3. The next step was to reinforce the corners of the frames. After some research I found the best idea to reinforce the corners of such a thin frame. I used a T type slotting cutter router bit (3,17 mm high and 10.17 mm diameter) to route the corners with a trim router.
So, I cut 3.17 mm oak wood strip for reinforcing the corners, using the bandsaw
I used a piece of plywood as guide, secured with clamps to the frames.
4.I routed the slots and I glued short pieces of the strip
5. After the glue dried, I cut the excess.
Finishing and installing the “check box” floating bookshelves
That moment I had all the pieces needed for building the entire floating bookshelves. So I started finishing them.

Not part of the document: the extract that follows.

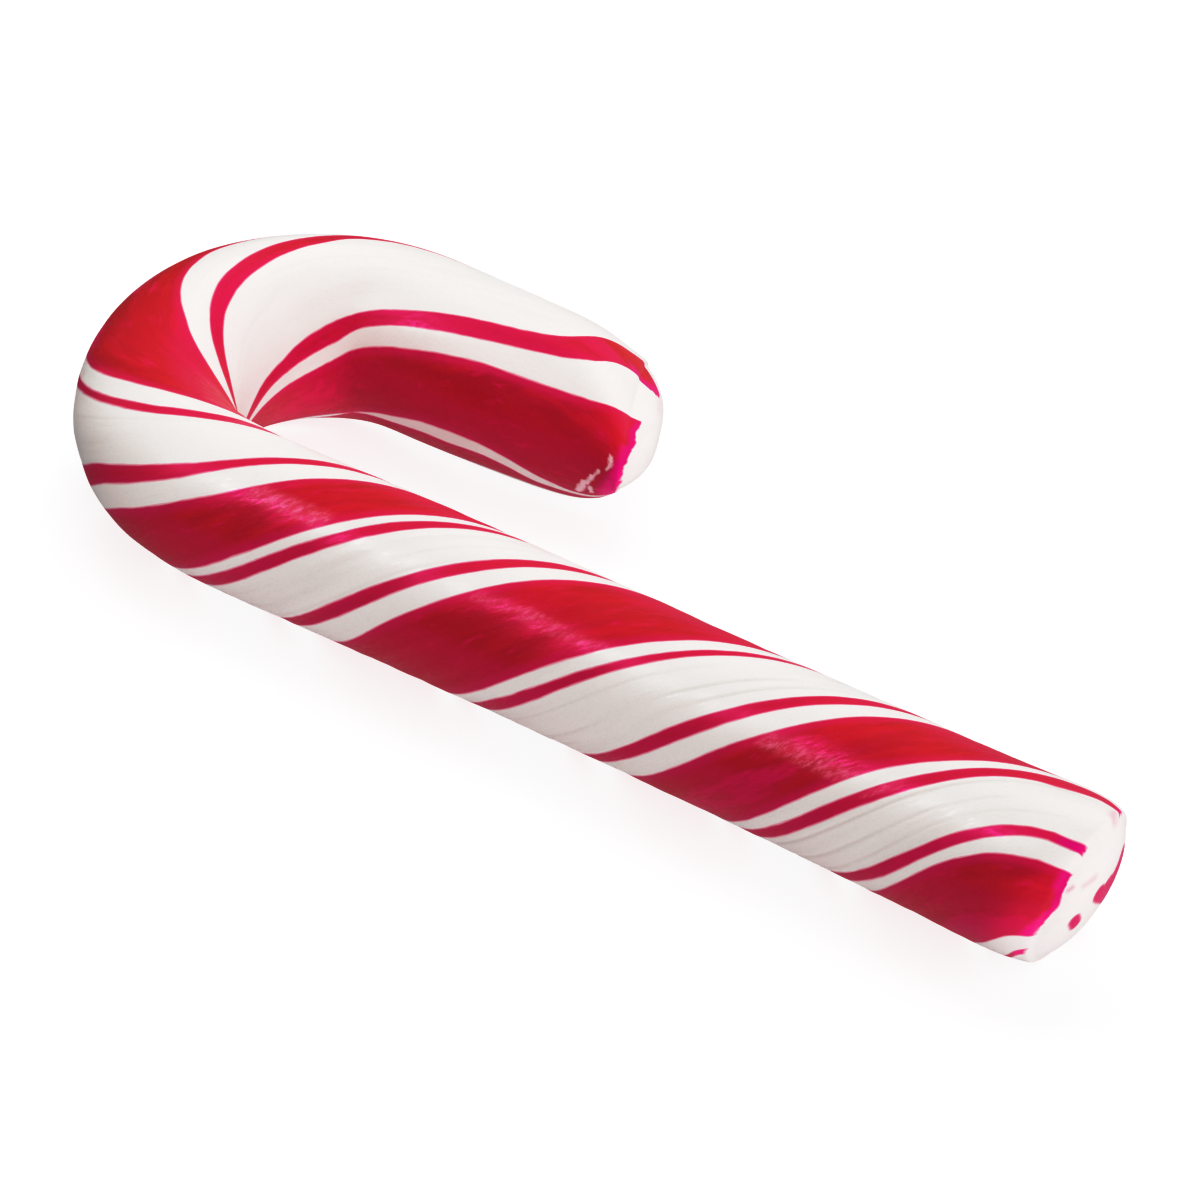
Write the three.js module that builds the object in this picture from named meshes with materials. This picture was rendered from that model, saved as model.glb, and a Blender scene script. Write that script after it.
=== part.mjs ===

Sanding the small wall mounted bookshelves and the frames
I sanded the “check” floating bookshelves with a lot of sanding tools:
- the belt sander for the inner faces and the edges
- the thin belt sander for the inner corner
- the orbital sander for the outer faces
- the sheet orbital sander for the hard to reach areas
I also sanded them by hand at the corners and I slightly rounded all the sharp edges.
I used the belt sander to sand the thin edges of the square frames.
I used the orbital sander to sand the faces of the frames. I also rounded the sharp edges by hand
Routing the slots for the frames into the back of the “check” sign floating shelves
For securing the square frames to the back of the shelves, I wanted to cutout some slots.
- I marked 3 points on the back of the bookshelves
- I arranged the square frame and I traced the lines using the frame as template
- I built a template using some plywood scraps, to route the slots for the frames.
- I used the same top bearing flash trim router bit to route the slots.
This is what I got in the end:
The square frame fitted very well.
The keyholes slots for hanging the wooden floating bookshelves
For hanging the wooden floating bookshelves, I made keyhole slots. This is the best and the simplest method we usually use for hanging picture frames, paintings or small shelves:
- I marked their position
- I made them using the plunge router with a keyhole slot router bit
These are the keyholes for hanging our”check box” wooden floating bookshelves:
Varnishing, painting and installing the bookshelves on the wall
The final step was to protect all the pieces:
- I applied a layer of water based primer on the “check” signs
- I sanded the “check” sign with 320 grit sandpaper
- I applied water based varnish
- for the square frames I applied two layers of black matte paint, sanding the surfaces with 320 grit sandpaper after the first layer has dried
We love the way the wall looks after we placed them on the living room wall.